For the study, researchers used mice that had been engineered to have two human gene mutations associated with familial Alzheimer's.
"Essentially, they were healthy mice with nasty genes," said O'Banion. Under natural conditions, mice do not get the disease.
The mice were exposed to the radiation for several minutes. Six months later, researchers evaluated the exposure to see if it had any effect.
"A minute or two [of exposure] is like three years in human life," O'Banion said. "It's apples and oranges, a very different kind of exposure, but the total dose is equivalent to what an astronaut would receive [on a three-year Mars mission]."
Cosmic radiation is unlike anything on earth, according to O'Banion, similar only to what might be experienced in a nuclear accident.
"The big problem NASA faces is that shielding is not effective, and a spacecraft is not bulky enough to protect them over long periods of travel," said O'Banion. "At least not now. In scenarios I have heard of sending people to Mars, they would then build an underground shelter on a long-term mission in order to protect them from radiation."
While the research does not solve the problem of radiation in space or explain why humans develop Alzheimer's disease, it is important, according to O'Banion.
"My own bias is this," he said. "It's just another example of how the environment can influence diseases. The mice had a genetic predisposition and you have added an environmental injury -- an insult to their system.
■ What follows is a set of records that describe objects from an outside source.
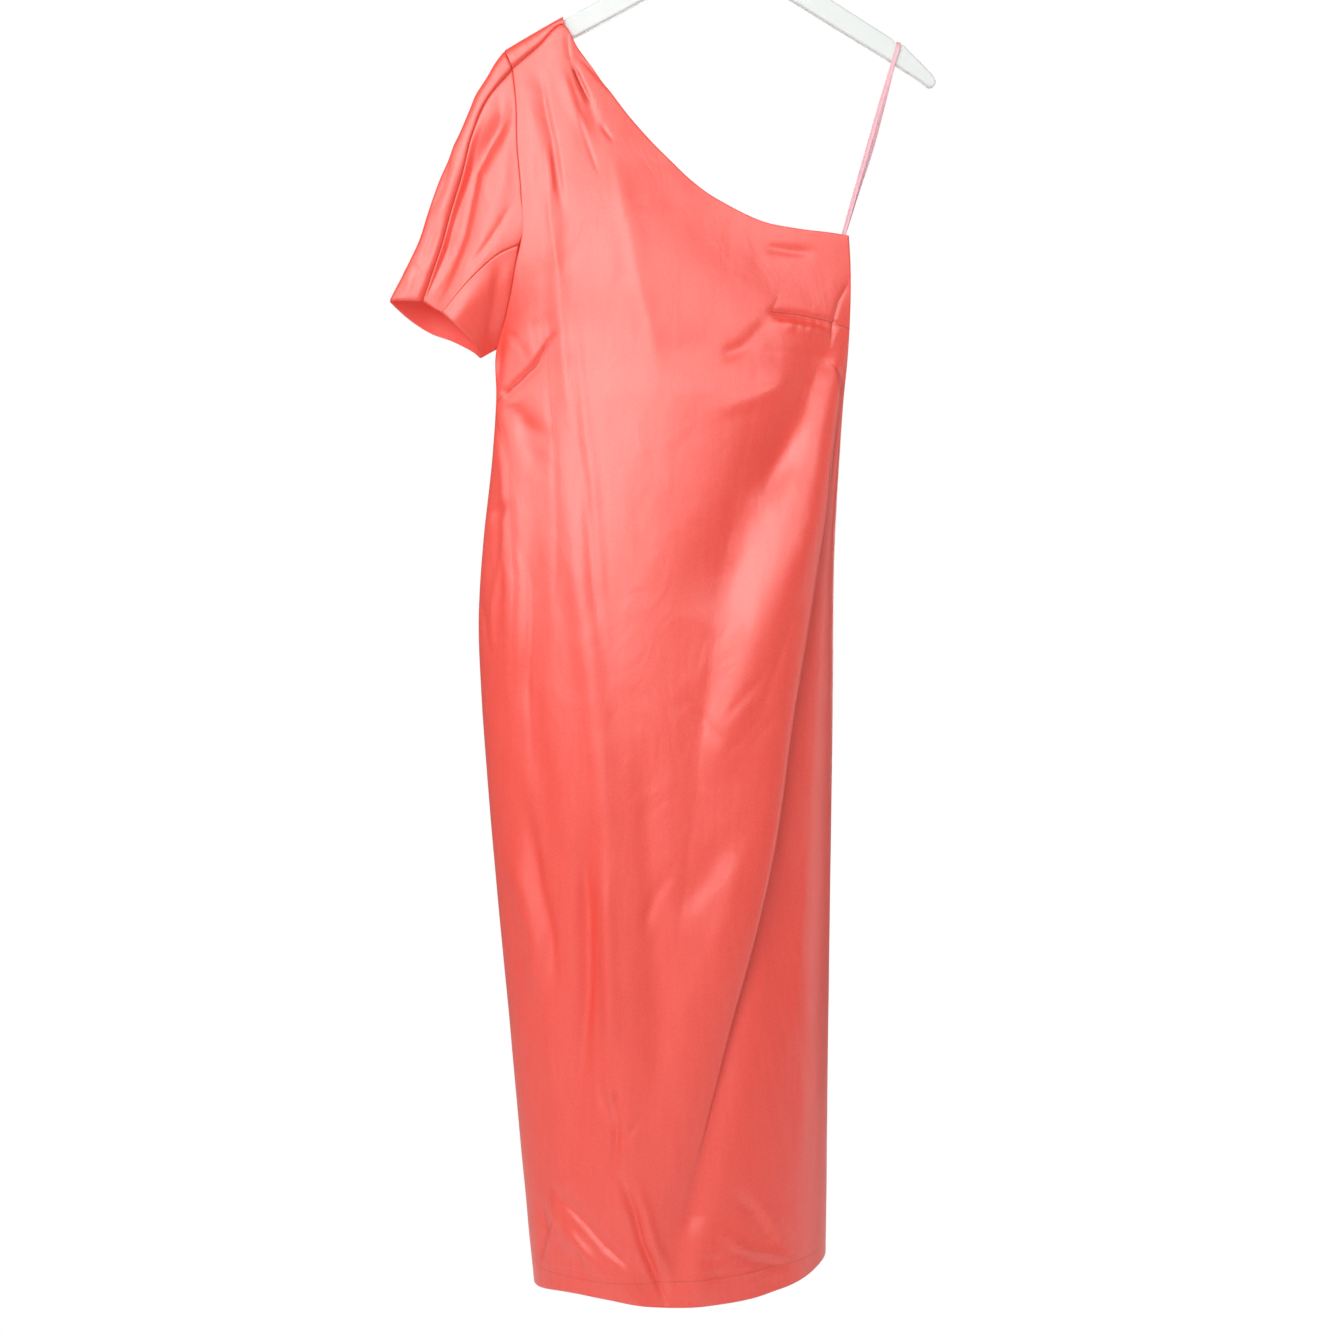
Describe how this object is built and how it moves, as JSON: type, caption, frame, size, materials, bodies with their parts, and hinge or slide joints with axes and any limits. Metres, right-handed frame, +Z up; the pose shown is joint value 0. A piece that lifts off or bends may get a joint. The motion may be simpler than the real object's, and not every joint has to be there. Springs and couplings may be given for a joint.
{
  "type": "one-shoulder dress on a hanger",
  "caption": "Long sheath dress with one short sleeve and a slanting neckline, hung from a flat hanger with its strapless corner on a ribbon loop.",
  "frame": {"origin": "inner top of the hook's bend, where it rests on a rail", "axes": "+Z up, the dress's front towards -Y, +X to the viewer's right as seen from the front"},
  "size_m": [0.5626, 0.1907, 1.4725],
  "materials": {
    "front": "satin",
    "back": "satin",
    "sleeve_front": "satin",
    "sleeve_back": "satin",
    "sleeve_gusset": "satin",
    "hanger_loop": "satin ribbon",
    "hanger": "smooth",
    "hanger_hook": "plain wire"
  },
  "bodies": {
    "root": {"front": "front", "back": "back", "sleeve_front": "sleeve_front", "sleeve_back": "sleeve_back", "sleeve_gusset": "sleeve_gusset", "hanger_loop": "hanger_loop", "hanger": "hanger", "hanger_hook": "hanger_hook"}
  },
  "joints": []
}
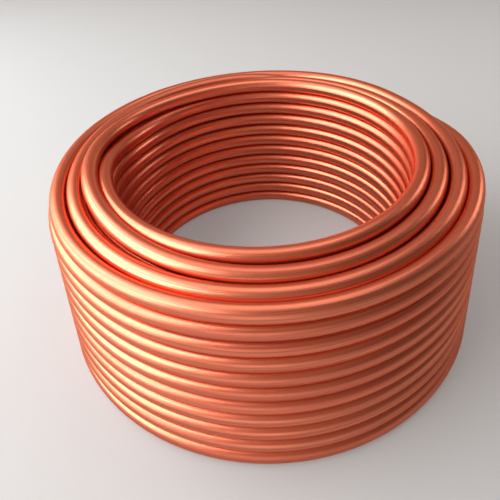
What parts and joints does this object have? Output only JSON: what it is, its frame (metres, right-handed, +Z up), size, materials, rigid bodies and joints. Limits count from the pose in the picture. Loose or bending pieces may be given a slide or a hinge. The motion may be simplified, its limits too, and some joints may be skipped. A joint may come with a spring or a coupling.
{
  "type": "copper tube coil",
  "caption": "Coil of soft copper tube wound in four level layers, standing on its end, with an open round bore.",
  "frame": {"origin": "centre of the coil's lower end, on the floor", "axes": "+Z up along the coil's axis; the coil is turned, so +X and +Y are free"},
  "size_m": [0.3456, 0.3454, 0.1524],
  "materials": {
    "copper": "bright drawn copper, lightly tarnished"
  },
  "bodies": {
    "root": {"copper_tube_coil": "copper"}
  },
  "joints": []
}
And now they show exacerbation of the disease."
There may even be parallels with the development of the disease after brain injuries in football players, he said.
Jeff Chancellor, a scientist in radiation physics at the National Space Biomedical Research Institute, said the Rochester team's study is solid.
"I know most of the authors and they are very well respected, and I have full confidence in their results," he said. . "The main benefit of their research is being able to further enhance the field and perhaps provide justification for more research."
"Any time you identify a mechanism for how a disease or a condition is induced, you further the ability to mitigate it," he said. "It provides more tools for the researchers and for M.D.s ... There are great benefits to all these studies."